On appeal the manager hearing the appeal re-categorised the misconduct from ‘gross’ to ‘serious’ but still upheld the decision to dismiss him which resulted in Mr Barongo bringing a claim at the tribunal. The Tribunal found that he had been unfairly dismissed. Quintiles appealed the decision.

The EAT allowed the appeal deciding that the Tribunal was incorrect to find that dismissal can only take place where there is gross misconduct. Categorising the conduct as something less than “gross misconduct” does not render the dismissal automatically unfair. The legislation simply states a dismissal can potentially be fair if it relates to an employee’s conduct, whether that dismissal is fair depends on whether the employer acted reasonably in deciding to dismiss in response to the conduct. The Tribunal had failed to assess the case as a whole in order to determine whether the dismissal was ‘within the range of reasonable responses’ and instead wrongly set out a sanction that they felt was appropriate.
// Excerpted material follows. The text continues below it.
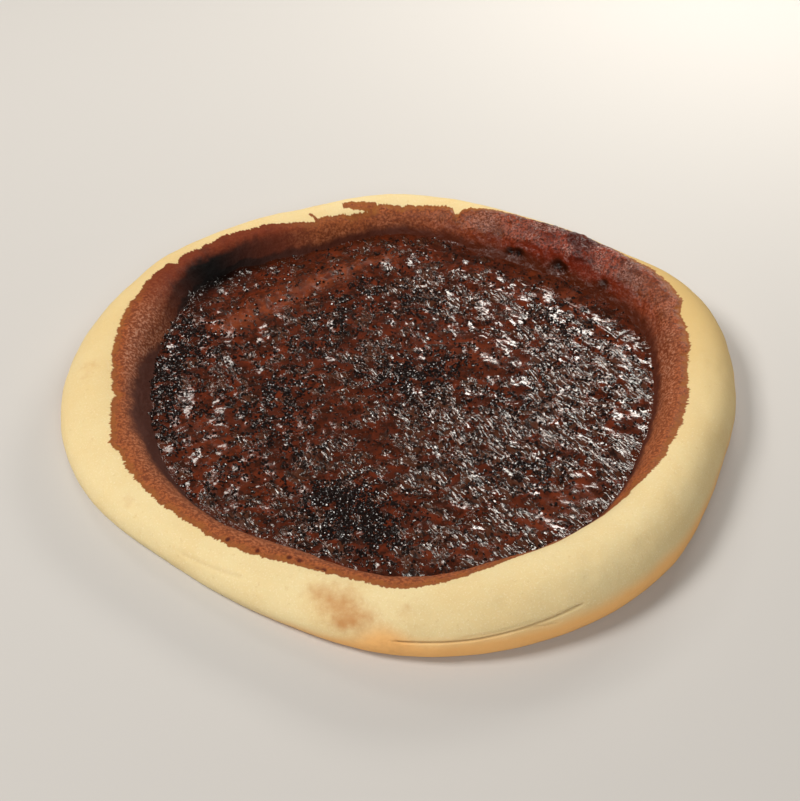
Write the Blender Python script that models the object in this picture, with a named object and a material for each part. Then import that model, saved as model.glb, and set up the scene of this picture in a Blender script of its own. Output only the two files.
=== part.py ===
"""Chocolate pizza: a risen, uneven rim of dough around a shallow dish of baked chocolate.

The constants are in millimetres and the scene is in metres. The pizza lies flat on z = 0, with +X to its
right and the side that is nearest a diner at -Y. Two solids make it:

crust             the dough, a flat disc with its thick rim
chocolate_spread  the chocolate, which fills the dish and climbs the rim, with its sugar granules
"""

import math
import random

import bmesh
import bpy
from mathutils import Vector, noise
from mathutils.bvhtree import BVHTree

MM = 0.001
COLLECTION = "chocolate_pizza"

# The rim at sixteen even directions, counter-clockwise from +X as seen from above. Each row holds the
# outer radius, the height of the crest, and the width from the outside to the foot of the inner wall.
RIM = (
    (159, 24, 41),
    (164, 26, 38),
    (151, 26, 29),
    (151, 25, 32),
    (160, 23, 30),
    (156, 23, 34),
    (161, 22, 29),
    (161, 23, 38),
    (161, 23, 45),
    (156, 21, 40),
    (146, 19, 29),
    (149, 20, 36),
    (160, 24, 37),
    (164, 27, 44),
    (161, 27, 41),
    (154, 25, 38),
)

# How far in from the outside the chocolate starts, at forty-eight even directions.
CHOCOLATE_EDGE = (
    24.0, 22.0, 21.2, 16.6, 13.1, 9.5, 7.0, 7.6, 9.4, 10.0, 15.5, 17.5, 18.2, 21.3, 20.8, 19.9,
    16.6, 14.0, 14.4, 13.8, 14.0, 16.8, 19.4, 22.6, 24.8, 25.0, 21.0, 18.5, 16.0, 13.5, 12.0, 12.5,
    14.0, 17.5, 20.0, 20.0, 18.0, 22.5, 28.0, 32.0, 33.5, 34.0, 32.5, 28.0, 24.0, 22.0, 21.5, 22.8,
)

# The section through the rim, from where it leaves the surface below, out and over the crest, to the foot
# of the inner wall. Each row holds the share of the width, counted inward from the outside, and the share
# of the height, which the inner wall counts from the floor of the dish.
SECTION = (
    (0.17, 0.0), (0.09, 0.03), (0.03, 0.12), (0.0, 0.30), (0.012, 0.48), (0.06, 0.66), (0.14, 0.82),
    (0.25, 0.94), (0.39, 1.0), (0.53, 0.985), (0.66, 0.90), (0.76, 0.73), (0.84, 0.49), (0.905, 0.26),
    (0.955, 0.09), (1.0, 0.0),
)
INNER_WALL_FROM = 0.55
FLOOR = 7.0
RIM_RELIEF = 0.7
RIM_RELIEF_LENGTH = 34.0

GAP = 0.35
FILM_EDGE = 0.25
FILM = 0.8
POOL_DEPTH = 2.8
POOL_RELIEF = 0.35
POOL_RELIEF_LENGTH = 16.0
MOUND_CENTRE = (39, 28)
MOUND_RADIUS = 20.0
MOUND_HEIGHT = 1.2
RIDGE_RADIUS = 104.0
RIDGE_FROM = 93.0
RIDGE_TO = 150.0
RIDGE_WIDTH = 5.0
RIDGE_HEIGHT = 1.5

SLICES = 90
OUTER_STEPS = 11
WALL_STEPS = 8
FLOOR_STEPS = 4
POOL_STEPS = 8

GRANULES = 200
GRANULE_SIZE = (1.7, 2.3)
GRANULE_SPACING = 9.0
GRANULE_MARGIN = 6.0
GRANULE_SEED = 27


def clear_scene():
    """Remove the objects of the scene."""
    for obj in list(bpy.data.objects):
        bpy.data.objects.remove(obj, do_unlink=True)


def material(name, colour, roughness):
    """A plain Principled material."""
    made = bpy.data.materials.new(name)
    made.use_nodes = True
    shader = made.node_tree.nodes["Principled BSDF"]
    shader.inputs["Base Color"].default_value = (*colour, 1.0)
    shader.inputs["Roughness"].default_value = roughness
    shader.inputs["Metallic"].default_value = 0.0
    return made


def blend(a, b, c, d, t):
    """A smooth curve from b to c, led by its neighbours a and d."""
    return b + 0.5 * t * (c - a + t * (2 * a - 5 * b + 4 * c - d + t * (3 * (b - c) + d - a)))


def smoothstep(low, high, value):
    """0 below low, 1 above high, and smooth between."""
    share = min(1.0, max(0.0, (value - low) / (high - low)))
    return share * share * (3.0 - 2.0 * share)


def around(values, angle):
    """Values that are even directions apart, read in between by a smooth closed curve."""
    place = angle / (2.0 * math.pi) * len(values)
    step = math.floor(place)
    return blend(*(values[(step + offset) % len(values)] for offset in (-1, 0, 1, 2)), place - step)


def rim_at(angle):
    """Outer radius, crest height and width of the rim in a direction."""
    return [around(column, angle) for column in zip(*RIM)]


def section_at(place):
    """Shares of width and height at a place from 0 to 1 along the section."""
    last = len(SECTION) - 1
    step = min(int(place * last), last - 1)
    rows = [SECTION[min(max(step + offset, 0), last)] for offset in (-1, 0, 1, 2)]
    return [blend(*column, place * last - step) for column in zip(*rows)]


def rim_point(angle, place):
    """Radius and height on the rim, in a direction and at a place along the section."""
    outer, crest, width = rim_at(angle)
    across, up = section_at(place)
    wall = FLOOR + up * (crest - FLOOR)
    inner = smoothstep(INNER_WALL_FROM - 0.15, INNER_WALL_FROM + 0.15, across)
    radius = outer - across * width
    height = up * crest + (wall - up * crest) * inner
    if place < 1.0:
        length = RIM_RELIEF_LENGTH
        spot = Vector((radius * math.cos(angle), radius * math.sin(angle), height)) / length
        relief = RIM_RELIEF * noise.noise(spot) * min(1.0, 4.0 * up)
        radius += relief
        height += relief * smoothstep(0.5, 1.0, up)
    return radius, max(height, 0.0)


def edge_place(angle):
    """The place along the section where the chocolate starts."""
    width = rim_at(angle)[2]
    reach = around(CHOCOLATE_EDGE, angle)
    low, high = 0.3, 0.95
    for _ in range(30):
        middle = (low + high) / 2.0
        if section_at(middle)[0] * width < reach:
            low = middle
        else:
            high = middle
    return low


def dough_row(angle):
    """Points of the dough's section in one direction, from the middle of its top to that of its bottom."""
    edge = edge_place(angle)
    foot, floor = rim_point(angle, 1.0)
    points = [(foot * step / FLOOR_STEPS, floor) for step in range(FLOOR_STEPS)]
    points += [rim_point(angle, 1.0 - (1.0 - edge) * step / WALL_STEPS) for step in range(WALL_STEPS)]
    points += [rim_point(angle, edge * (1.0 - step / OUTER_STEPS)) for step in range(OUTER_STEPS + 1)]
    points += [(points[-1][0] * 0.6, 0.0), (0.0, 0.0)]
    return points


def position(angle, point):
    """The place in space of a section point in a direction."""
    return Vector((point[0] * math.cos(angle), point[0] * math.sin(angle), point[1]))


def dough_rows(centre):
    """The whole grid of dough points, one row for each direction."""
    rows = []
    for slice_ in range(SLICES):
        angle = 2.0 * math.pi * slice_ / SLICES
        rows.append([position(angle, point) - centre for point in dough_row(angle)])
    return rows


def middle_of(rows):
    """The middle of the grid's bounding box, on the ground."""
    xs = [point.x for row in rows for point in row]
    ys = [point.y for row in rows for point in row]
    return Vector(((min(xs) + max(xs)) / 2.0, (min(ys) + max(ys)) / 2.0, 0.0))


def normal_at(rows, slice_, step):
    """The direction out of the dough at a point of its grid."""
    row = rows[slice_]
    ahead = rows[(slice_ + 1) % SLICES][step] - rows[slice_ - 1][step]
    outward = row[step + 1] - row[max(step - 1, 0)]
    if ahead.length < 1e-6:
        return Vector((0.0, 0.0, 1.0))
    return outward.cross(ahead).normalized()


def pool_height(x, y):
    """How far the top of the chocolate lies above the floor of the dish."""
    height = GAP + POOL_DEPTH
    height += POOL_RELIEF * noise.noise(Vector((x, y, 5.0)) / POOL_RELIEF_LENGTH)
    distance = math.hypot(x - MOUND_CENTRE[0], y - MOUND_CENTRE[1])
    height += MOUND_HEIGHT * (1.0 - smoothstep(0.3, 1.0, distance / MOUND_RADIUS))
    turn = math.degrees(math.atan2(y, x)) % 360.0
    along = smoothstep(RIDGE_FROM - 8.0, RIDGE_FROM + 8.0, turn)
    along *= 1.0 - smoothstep(RIDGE_TO - 8.0, RIDGE_TO + 8.0, turn)
    off = (math.hypot(x, y) - RIDGE_RADIUS) / RIDGE_WIDTH
    return height + RIDGE_HEIGHT * along * math.exp(-off * off)


def chocolate_rows(dough):
    """The grid of chocolate points: its top from the middle to the edge, then its underside back."""
    rim_steps = FLOOR_STEPS + WALL_STEPS
    rows = []
    for slice_, dough_line in enumerate(dough):
        foot = dough_line[FLOOR_STEPS]
        row = []
        for step in range(POOL_STEPS):
            spot = foot * (step / POOL_STEPS)
            spot.z = FLOOR + pool_height(spot.x, spot.y)
            row.append(spot)
        for step in range(FLOOR_STEPS, rim_steps + 1):
            share = (step - FLOOR_STEPS) / WALL_STEPS
            thick = FILM + (FILM_EDGE - FILM) * smoothstep(0.85, 1.0, share)
            spot = dough_line[step] + normal_at(dough, slice_, step) * (GAP + thick)
            spot.z = max(spot.z, FLOOR + pool_height(spot.x, spot.y))
            row.append(spot)
        for step in range(rim_steps, -1, -1):
            row.append(dough_line[step] + normal_at(dough, slice_, step) * GAP)
        rows.append(row)
    return rows


def closed_body(name, rows, turned_from):
    """A closed body through a grid of points, one row for each direction round the middle.

    Its quads are cut one way up to the column turned_from and the other way after it.
    """
    columns = len(rows[0])
    bm = bmesh.new()
    bmesh.ops.create_grid(bm, x_segments=columns - 1, y_segments=SLICES, size=0.5)

    def column_of(vertex):
        return round((vertex.co.x + 0.5) * (columns - 1))

    late = [face for face in bm.faces if min(map(column_of, face.verts)) >= turned_from]
    late_set = set(late)
    early = [face for face in bm.faces if face not in late_set]
    bmesh.ops.triangulate(bm, faces=early, quad_method="FIXED")
    bmesh.ops.triangulate(bm, faces=late, quad_method="ALTERNATE")
    for vertex in bm.verts:
        slice_ = round((vertex.co.y + 0.5) * SLICES) % SLICES
        vertex.co = rows[slice_][column_of(vertex)] * MM
    bmesh.ops.remove_doubles(bm, verts=bm.verts, dist=0.01 * MM)
    bmesh.ops.recalc_face_normals(bm, faces=bm.faces)
    mesh = bpy.data.meshes.new(name)
    bm.to_mesh(mesh)
    bm.free()
    mesh.shade_smooth()
    obj = bpy.data.objects.new(name, mesh)
    bpy.context.scene.collection.children[COLLECTION].objects.link(obj)
    return obj


def granule_places(random_, foot_at):
    """Places of the granules over the pool, evenly apart and the largest first."""
    sizes = sorted((random_.uniform(*GRANULE_SIZE) for _ in range(GRANULES)), reverse=True)
    places = []
    tries = 0
    while len(places) < GRANULES and tries < 60000:
        tries += 1
        angle = random_.uniform(0.0, 2.0 * math.pi)
        radius = 130.0 * math.sqrt(random_.random())
        if radius > foot_at(angle) - GRANULE_MARGIN:
            continue
        x, y = radius * math.cos(angle), radius * math.sin(angle)
        if any(math.hypot(x - px, y - py) < GRANULE_SPACING for px, py, _ in places):
            continue
        places.append((x, y, sizes[len(places)]))
    return places


def granule(name, place, surface, random_, collection):
    """One sugar granule, a small block sunk part of the way into the chocolate."""
    x, y, size = place
    hit = surface.ray_cast(Vector((x, y, 60.0)) * MM, Vector((0.0, 0.0, -1.0)))[0]
    mesh = bpy.data.meshes.new(name)
    bm = bmesh.new()
    bmesh.ops.create_cube(bm, size=size * MM)
    bm.to_mesh(mesh)
    bm.free()
    obj = bpy.data.objects.new(name, mesh)
    obj.location = hit + Vector((0.0, 0.0, 0.12 * size * MM))
    obj.rotation_euler = [random_.uniform(0.0, 2.0 * math.pi) for _ in range(3)]
    collection.objects.link(obj)


def add_granules(spread):
    """Join the granules to the chocolate."""
    random_ = random.Random(GRANULE_SEED)
    mesh = spread.data
    surface = BVHTree.FromPolygons([v.co for v in mesh.vertices], [p.vertices for p in mesh.polygons])
    collection = bpy.data.collections.new("granules")
    bpy.context.scene.collection.children.link(collection)
    places = granule_places(random_, lambda angle: rim_point(angle, 1.0)[0])
    for number, place in enumerate(places):
        granule(f"granule_{number:03d}", place, surface, random_, collection)
    union = spread.modifiers.new("granules", "BOOLEAN")
    union.operation = "UNION"
    union.operand_type = "COLLECTION"
    union.collection = collection
    union.solver = "EXACT"
    graph = bpy.context.evaluated_depsgraph_get()
    joined = bpy.data.meshes.new_from_object(spread.evaluated_get(graph))
    spread.modifiers.clear()
    spread.data = joined
    joined.name = spread.name
    for obj in list(collection.objects):
        bpy.data.objects.remove(obj, do_unlink=True)
    bpy.data.collections.remove(collection)


def main():
    """Build the pizza."""
    clear_scene()
    bpy.context.scene.collection.children.link(bpy.data.collections.new(COLLECTION))
    centre = middle_of(dough_rows(Vector((0.0, 0.0, 0.0))))
    dough = dough_rows(centre)
    crust = closed_body("crust", dough, turned_from=len(dough[0]))
    crust.data.materials.append(material("baked_dough", (0.76, 0.60, 0.31), 0.75))
    top_columns = POOL_STEPS + WALL_STEPS + 1
    spread = closed_body("chocolate_spread", chocolate_rows(dough), turned_from=top_columns)
    spread.data.materials.append(material("baked_chocolate", (0.09, 0.025, 0.012), 0.35))
    add_granules(spread)


main()
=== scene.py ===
"""Chocolate pizza: dough, baked chocolate and sugar granules, on a pale studio floor."""

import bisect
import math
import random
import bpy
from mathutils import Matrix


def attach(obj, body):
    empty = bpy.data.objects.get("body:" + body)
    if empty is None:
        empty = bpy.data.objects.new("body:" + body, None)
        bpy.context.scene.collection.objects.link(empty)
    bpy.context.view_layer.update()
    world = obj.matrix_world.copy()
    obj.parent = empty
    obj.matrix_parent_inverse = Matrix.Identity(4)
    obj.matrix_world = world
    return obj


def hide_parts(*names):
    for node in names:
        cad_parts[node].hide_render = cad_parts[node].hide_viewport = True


bl_info = {
    "name": "Chocolate Pizza",
    "version": (1, 0, 0),
    "blender": (4, 5, 0),
    "location": "View3D > Sidebar > Pizza",
    "description": "Models a baked chocolate pizza and the studio it stands in",
    "category": "Object",
}

import bmesh
import bpy
from mathutils import Matrix, Vector, noise
from mathutils.bvhtree import BVHTree

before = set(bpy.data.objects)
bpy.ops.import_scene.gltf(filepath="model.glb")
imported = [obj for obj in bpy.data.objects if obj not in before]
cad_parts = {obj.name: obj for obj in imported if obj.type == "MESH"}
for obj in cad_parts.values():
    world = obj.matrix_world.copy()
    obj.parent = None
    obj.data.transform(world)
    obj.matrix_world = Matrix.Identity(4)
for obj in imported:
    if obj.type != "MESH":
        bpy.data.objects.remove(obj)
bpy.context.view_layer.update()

MM = 0.001
BODY = "root"

# Lengths are in millimetres, and directions in degrees counter-clockwise from +X, seen from above.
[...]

Employers should approach this case with caution, it does not mean that an employer can dismiss for acts which do not amount to gross misconduct, it just means that doing so is not automatically unfair. The EAT itself pointed out that a dismissal in similar circumstances may well fall outside the band of reasonable responses and indeed the case has been remitted to the Tribunal so it may still be decided that Quintiles did unfairly dismiss Mr Barongo. The ACAS Code of Practice on Disciplinary and Grievance Procedures strongly recommends that dismissals for misconduct that fall short of gross misconduct should be on notice following prior formal warning.